** START OF DATA BLOCK **
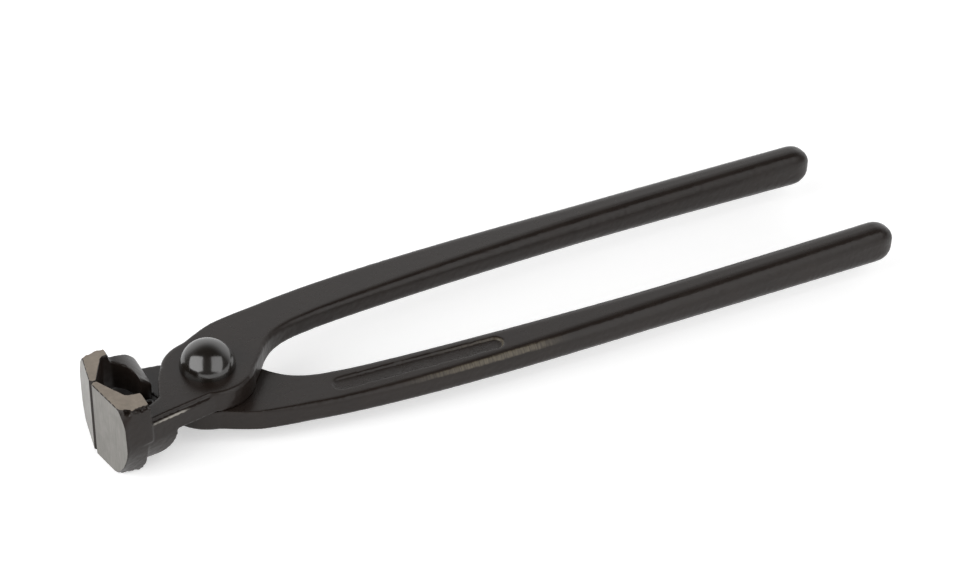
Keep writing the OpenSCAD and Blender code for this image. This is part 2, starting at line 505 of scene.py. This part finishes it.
def forged_skin_group():
    """Forged skin: fine grain and shallow pits, rougher on the sides than on the flats."""
    group, start, end = new_group(
        "Forged skin",
        [("Vector", "NodeSocketVector", None), ("Sides", "NodeSocketFloat", 1.0)],
        [("Height", "NodeSocketFloat"), ("Tone", "NodeSocketFloat")],
    )
    place = start.outputs["Vector"]
    coarse = noise(group, place, scale=900.0, detail=3.0, roughness=0.6)
    fine = noise(group, place, scale=3200.0, detail=2.0, roughness=0.6)
    broad = noise(group, place, scale=120.0, detail=3.0)
    fine_share = 0.35
    lumps = maths(group, "MULTIPLY", coarse, start.outputs["Sides"])
    height = maths(group, "MULTIPLY_ADD", fine, fine_share, lumps)
    tone = maths(group, "MULTIPLY_ADD", broad, TONE_SPREAD, TONE_LOW)
    group.links.new(height, end.inputs["Height"])
    group.links.new(tone, end.inputs["Tone"])
    return group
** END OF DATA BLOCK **
**PROMPT**: Repeat the data above exactly.

**RESULT BELOW**:
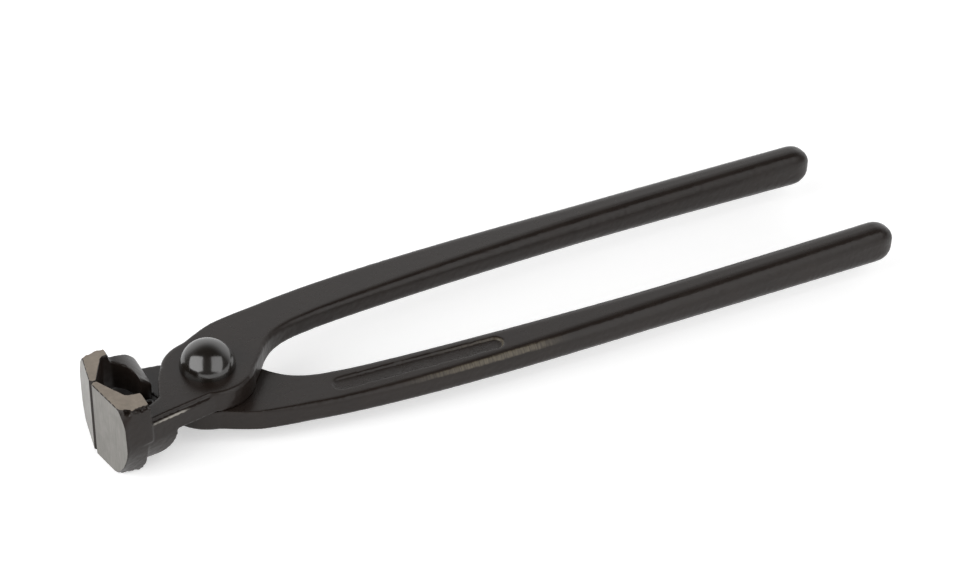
Keep writing the OpenSCAD and Blender code for this image. This is part 2, starting at line 505 of scene.py. This part finishes it.
def forged_skin_group():
    """Forged skin: fine grain and shallow pits, rougher on the sides than on the flats."""
    group, start, end = new_group(
        "Forged skin",
        [("Vector", "NodeSocketVector", None), ("Sides", "NodeSocketFloat", 1.0)],
        [("Height", "NodeSocketFloat"), ("Tone", "NodeSocketFloat")],
    )
    place = start.outputs["Vector"]
    coarse = noise(group, place, scale=900.0, detail=3.0, roughness=0.6)
    fine = noise(group, place, scale=3200.0, detail=2.0, roughness=0.6)
    broad = noise(group, place, scale=120.0, detail=3.0)
    fine_share = 0.35
    lumps = maths(group, "MULTIPLY", coarse, start.outputs["Sides"])
    height = maths(group, "MULTIPLY_ADD", fine, fine_share, lumps)
    tone = maths(group, "MULTIPLY_ADD", broad, TONE_SPREAD, TONE_LOW)
    group.links.new(height, end.inputs["Height"])
    group.links.new(tone, end.inputs["Tone"])
    return group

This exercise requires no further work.